> **Written task**:
What is needed is the run of lines from the one containing "for name, shape" through the one containing "bpy.data.objects.remove(obj)", echoed exactly, with both ends kept and nothing added.

> **Collected data**:
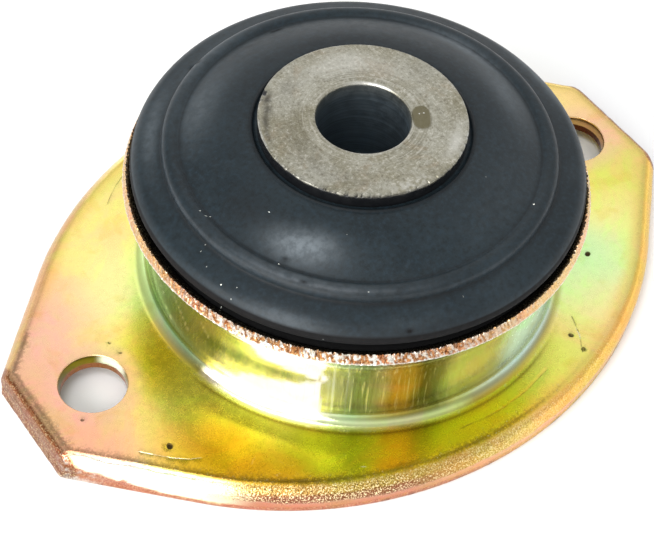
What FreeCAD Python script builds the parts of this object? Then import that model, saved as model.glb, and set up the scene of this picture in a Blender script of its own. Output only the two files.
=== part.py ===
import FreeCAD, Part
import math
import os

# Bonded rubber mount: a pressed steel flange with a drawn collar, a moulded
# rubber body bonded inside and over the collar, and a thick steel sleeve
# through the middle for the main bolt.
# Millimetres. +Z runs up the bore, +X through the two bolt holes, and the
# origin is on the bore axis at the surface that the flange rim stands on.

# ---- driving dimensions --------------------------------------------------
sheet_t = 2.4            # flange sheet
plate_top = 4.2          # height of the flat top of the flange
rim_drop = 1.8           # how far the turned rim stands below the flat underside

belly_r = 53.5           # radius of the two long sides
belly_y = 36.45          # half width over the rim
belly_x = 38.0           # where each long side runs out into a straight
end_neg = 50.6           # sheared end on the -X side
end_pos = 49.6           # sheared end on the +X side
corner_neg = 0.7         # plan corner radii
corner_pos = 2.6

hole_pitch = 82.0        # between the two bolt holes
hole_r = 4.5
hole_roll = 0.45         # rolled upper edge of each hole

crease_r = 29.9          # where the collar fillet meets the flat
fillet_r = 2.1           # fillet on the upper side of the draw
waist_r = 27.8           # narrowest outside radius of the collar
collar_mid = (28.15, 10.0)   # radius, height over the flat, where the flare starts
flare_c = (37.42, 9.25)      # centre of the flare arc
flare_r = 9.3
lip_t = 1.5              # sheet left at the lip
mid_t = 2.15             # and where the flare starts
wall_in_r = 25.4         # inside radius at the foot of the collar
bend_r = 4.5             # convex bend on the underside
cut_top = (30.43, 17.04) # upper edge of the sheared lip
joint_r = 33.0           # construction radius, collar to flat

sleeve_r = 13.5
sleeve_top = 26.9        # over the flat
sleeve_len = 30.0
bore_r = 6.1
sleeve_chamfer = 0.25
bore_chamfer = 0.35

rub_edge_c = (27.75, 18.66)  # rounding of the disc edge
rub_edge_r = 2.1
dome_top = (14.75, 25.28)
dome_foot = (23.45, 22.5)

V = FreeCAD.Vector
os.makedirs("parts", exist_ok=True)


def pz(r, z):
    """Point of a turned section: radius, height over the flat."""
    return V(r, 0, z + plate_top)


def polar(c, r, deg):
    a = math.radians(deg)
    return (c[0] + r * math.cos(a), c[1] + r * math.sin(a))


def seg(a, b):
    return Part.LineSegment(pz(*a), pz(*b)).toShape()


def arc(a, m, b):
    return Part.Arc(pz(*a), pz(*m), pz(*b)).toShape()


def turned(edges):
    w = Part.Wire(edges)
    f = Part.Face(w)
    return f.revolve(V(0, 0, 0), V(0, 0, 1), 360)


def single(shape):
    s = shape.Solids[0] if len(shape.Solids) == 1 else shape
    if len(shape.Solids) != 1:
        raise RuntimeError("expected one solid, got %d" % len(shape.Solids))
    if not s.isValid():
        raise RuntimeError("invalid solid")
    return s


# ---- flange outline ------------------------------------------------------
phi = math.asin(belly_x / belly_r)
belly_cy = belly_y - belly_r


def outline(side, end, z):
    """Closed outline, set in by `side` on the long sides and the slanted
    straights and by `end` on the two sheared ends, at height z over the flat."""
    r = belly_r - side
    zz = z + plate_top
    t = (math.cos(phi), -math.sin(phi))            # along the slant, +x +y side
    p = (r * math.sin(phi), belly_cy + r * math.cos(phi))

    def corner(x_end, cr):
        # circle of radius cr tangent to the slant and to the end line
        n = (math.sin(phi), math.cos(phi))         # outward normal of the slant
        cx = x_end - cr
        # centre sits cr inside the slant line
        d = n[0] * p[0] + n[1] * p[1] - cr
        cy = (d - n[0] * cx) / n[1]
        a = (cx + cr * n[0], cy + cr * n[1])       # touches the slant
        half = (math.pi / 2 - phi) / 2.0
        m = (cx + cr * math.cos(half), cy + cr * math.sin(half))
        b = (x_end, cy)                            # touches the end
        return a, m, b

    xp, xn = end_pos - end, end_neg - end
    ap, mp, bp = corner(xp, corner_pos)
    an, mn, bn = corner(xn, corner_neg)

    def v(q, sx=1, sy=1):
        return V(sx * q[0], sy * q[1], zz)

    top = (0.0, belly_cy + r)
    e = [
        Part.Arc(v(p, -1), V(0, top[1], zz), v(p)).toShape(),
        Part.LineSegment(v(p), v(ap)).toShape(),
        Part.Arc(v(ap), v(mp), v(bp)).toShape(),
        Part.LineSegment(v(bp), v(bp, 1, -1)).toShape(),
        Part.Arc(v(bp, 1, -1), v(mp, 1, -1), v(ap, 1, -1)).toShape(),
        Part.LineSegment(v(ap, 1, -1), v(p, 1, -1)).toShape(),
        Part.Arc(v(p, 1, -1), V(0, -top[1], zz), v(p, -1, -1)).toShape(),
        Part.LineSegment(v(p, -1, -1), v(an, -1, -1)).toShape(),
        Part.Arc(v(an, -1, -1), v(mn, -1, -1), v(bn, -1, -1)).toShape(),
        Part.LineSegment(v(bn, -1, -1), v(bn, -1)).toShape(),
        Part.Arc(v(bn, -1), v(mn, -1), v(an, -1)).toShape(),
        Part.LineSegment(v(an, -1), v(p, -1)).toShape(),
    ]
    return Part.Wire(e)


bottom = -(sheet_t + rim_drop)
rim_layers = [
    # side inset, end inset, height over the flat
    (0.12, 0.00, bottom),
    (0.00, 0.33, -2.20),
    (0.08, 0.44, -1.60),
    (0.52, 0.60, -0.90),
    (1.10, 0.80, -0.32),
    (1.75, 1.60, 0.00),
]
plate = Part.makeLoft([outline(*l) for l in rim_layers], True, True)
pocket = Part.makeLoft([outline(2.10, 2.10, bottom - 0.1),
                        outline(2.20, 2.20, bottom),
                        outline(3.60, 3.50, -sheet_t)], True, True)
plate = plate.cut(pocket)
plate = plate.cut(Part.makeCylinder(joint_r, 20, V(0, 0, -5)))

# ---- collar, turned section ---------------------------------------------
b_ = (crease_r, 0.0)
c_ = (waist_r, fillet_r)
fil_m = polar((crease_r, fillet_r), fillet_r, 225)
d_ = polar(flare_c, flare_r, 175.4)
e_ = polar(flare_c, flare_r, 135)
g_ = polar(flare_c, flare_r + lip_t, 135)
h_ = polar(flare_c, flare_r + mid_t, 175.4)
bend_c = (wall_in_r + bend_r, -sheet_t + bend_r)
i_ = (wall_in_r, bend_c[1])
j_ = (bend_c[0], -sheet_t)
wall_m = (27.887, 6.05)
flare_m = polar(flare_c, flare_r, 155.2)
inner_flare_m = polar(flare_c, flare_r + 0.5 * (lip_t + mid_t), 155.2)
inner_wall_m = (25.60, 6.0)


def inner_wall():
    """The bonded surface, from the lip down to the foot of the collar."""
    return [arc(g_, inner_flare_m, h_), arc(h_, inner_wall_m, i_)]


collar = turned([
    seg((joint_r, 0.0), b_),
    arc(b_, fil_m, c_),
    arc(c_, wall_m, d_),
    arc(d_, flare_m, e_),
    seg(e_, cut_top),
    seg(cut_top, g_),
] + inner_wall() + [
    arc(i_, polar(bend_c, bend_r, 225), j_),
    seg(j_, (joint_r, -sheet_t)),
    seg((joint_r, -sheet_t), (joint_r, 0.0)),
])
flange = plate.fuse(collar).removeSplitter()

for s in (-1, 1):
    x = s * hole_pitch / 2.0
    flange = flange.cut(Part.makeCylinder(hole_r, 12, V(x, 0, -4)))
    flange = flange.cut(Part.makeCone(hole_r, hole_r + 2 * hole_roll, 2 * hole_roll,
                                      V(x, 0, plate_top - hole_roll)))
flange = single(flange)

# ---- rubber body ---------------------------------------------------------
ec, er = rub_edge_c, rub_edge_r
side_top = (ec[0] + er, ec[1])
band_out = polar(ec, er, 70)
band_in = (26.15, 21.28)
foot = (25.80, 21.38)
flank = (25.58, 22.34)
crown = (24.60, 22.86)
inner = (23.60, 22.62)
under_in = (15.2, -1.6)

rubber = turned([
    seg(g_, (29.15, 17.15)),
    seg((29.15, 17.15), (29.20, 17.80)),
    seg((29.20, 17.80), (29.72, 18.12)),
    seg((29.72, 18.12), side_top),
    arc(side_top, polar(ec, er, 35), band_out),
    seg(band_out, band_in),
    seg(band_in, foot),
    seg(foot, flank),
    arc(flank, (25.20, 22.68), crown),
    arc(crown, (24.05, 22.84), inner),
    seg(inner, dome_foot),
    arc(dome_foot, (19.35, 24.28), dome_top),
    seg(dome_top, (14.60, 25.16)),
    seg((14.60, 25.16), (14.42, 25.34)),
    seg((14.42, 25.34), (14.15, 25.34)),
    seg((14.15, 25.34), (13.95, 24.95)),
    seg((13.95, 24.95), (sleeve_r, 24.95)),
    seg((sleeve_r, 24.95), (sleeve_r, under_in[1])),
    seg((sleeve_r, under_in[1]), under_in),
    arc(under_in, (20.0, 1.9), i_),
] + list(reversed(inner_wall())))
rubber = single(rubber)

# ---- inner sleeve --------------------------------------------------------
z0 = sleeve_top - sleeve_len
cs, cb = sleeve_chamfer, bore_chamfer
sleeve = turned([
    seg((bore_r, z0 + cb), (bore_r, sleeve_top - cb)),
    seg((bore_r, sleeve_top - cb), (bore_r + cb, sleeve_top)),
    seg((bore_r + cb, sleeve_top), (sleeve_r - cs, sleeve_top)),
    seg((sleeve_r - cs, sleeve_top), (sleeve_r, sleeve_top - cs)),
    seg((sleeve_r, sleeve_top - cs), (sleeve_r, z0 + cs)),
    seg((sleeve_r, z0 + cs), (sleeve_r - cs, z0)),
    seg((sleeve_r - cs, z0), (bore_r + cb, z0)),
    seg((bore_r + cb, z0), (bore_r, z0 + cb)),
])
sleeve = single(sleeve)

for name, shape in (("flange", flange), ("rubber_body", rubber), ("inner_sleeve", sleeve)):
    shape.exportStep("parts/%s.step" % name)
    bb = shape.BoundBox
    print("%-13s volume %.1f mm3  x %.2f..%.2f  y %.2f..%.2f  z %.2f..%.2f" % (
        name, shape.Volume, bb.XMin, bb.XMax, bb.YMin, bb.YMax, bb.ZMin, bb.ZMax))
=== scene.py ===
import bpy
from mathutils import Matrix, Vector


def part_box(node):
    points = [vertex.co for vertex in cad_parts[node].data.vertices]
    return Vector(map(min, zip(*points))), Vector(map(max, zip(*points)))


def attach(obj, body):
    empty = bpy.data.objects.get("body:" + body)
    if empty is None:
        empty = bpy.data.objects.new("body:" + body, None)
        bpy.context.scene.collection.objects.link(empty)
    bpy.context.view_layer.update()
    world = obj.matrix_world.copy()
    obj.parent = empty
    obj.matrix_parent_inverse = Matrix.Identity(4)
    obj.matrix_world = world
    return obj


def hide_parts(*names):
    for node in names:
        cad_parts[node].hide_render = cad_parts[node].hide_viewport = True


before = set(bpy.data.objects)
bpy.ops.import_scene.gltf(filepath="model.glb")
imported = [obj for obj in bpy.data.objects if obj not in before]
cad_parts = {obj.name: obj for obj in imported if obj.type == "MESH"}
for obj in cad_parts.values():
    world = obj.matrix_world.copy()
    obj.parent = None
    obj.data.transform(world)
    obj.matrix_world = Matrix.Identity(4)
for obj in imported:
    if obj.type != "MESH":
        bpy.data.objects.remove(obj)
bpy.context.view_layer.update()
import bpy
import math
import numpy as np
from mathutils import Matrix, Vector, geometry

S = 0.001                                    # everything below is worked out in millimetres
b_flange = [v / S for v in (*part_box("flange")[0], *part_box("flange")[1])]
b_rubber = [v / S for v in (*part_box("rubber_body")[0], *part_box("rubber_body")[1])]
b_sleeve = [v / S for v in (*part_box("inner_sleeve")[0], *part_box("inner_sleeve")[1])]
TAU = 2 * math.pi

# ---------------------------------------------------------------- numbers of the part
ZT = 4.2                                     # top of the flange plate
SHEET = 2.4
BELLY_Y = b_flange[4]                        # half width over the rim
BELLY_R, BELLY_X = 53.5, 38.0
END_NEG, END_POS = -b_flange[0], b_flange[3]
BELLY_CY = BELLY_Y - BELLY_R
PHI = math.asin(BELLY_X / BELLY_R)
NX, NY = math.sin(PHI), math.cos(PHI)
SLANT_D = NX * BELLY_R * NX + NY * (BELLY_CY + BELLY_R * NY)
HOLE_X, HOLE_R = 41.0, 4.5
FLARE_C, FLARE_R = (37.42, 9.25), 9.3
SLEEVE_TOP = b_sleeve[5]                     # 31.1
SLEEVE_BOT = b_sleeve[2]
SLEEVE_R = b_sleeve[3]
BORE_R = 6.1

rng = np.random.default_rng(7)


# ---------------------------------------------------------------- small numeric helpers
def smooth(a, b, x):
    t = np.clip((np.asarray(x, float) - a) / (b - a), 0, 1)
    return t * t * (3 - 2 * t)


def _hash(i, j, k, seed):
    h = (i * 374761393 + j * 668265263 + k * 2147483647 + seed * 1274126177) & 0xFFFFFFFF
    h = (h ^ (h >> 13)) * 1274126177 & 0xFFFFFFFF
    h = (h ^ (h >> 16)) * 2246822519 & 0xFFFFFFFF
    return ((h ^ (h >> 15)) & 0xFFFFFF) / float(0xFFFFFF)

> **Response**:
for name, shape in (("flange", flange), ("rubber_body", rubber), ("inner_sleeve", sleeve)):
    shape.exportStep("parts/%s.step" % name)
    bb = shape.BoundBox
    print("%-13s volume %.1f mm3  x %.2f..%.2f  y %.2f..%.2f  z %.2f..%.2f" % (
        name, shape.Volume, bb.XMin, bb.XMax, bb.YMin, bb.YMax, bb.ZMin, bb.ZMax))
=== scene.py ===
import bpy
from mathutils import Matrix, Vector


def part_box(node):
    points = [vertex.co for vertex in cad_parts[node].data.vertices]
    return Vector(map(min, zip(*points))), Vector(map(max, zip(*points)))


def attach(obj, body):
    empty = bpy.data.objects.get("body:" + body)
    if empty is None:
        empty = bpy.data.objects.new("body:" + body, None)
        bpy.context.scene.collection.objects.link(empty)
    bpy.context.view_layer.update()
    world = obj.matrix_world.copy()
    obj.parent = empty
    obj.matrix_parent_inverse = Matrix.Identity(4)
    obj.matrix_world = world
    return obj


def hide_parts(*names):
    for node in names:
        cad_parts[node].hide_render = cad_parts[node].hide_viewport = True


before = set(bpy.data.objects)
bpy.ops.import_scene.gltf(filepath="model.glb")
imported = [obj for obj in bpy.data.objects if obj not in before]
cad_parts = {obj.name: obj for obj in imported if obj.type == "MESH"}
for obj in cad_parts.values():
    world = obj.matrix_world.copy()
    obj.parent = None
    obj.data.transform(world)
    obj.matrix_world = Matrix.Identity(4)
for obj in imported:
    if obj.type != "MESH":
        bpy.data.objects.remove(obj)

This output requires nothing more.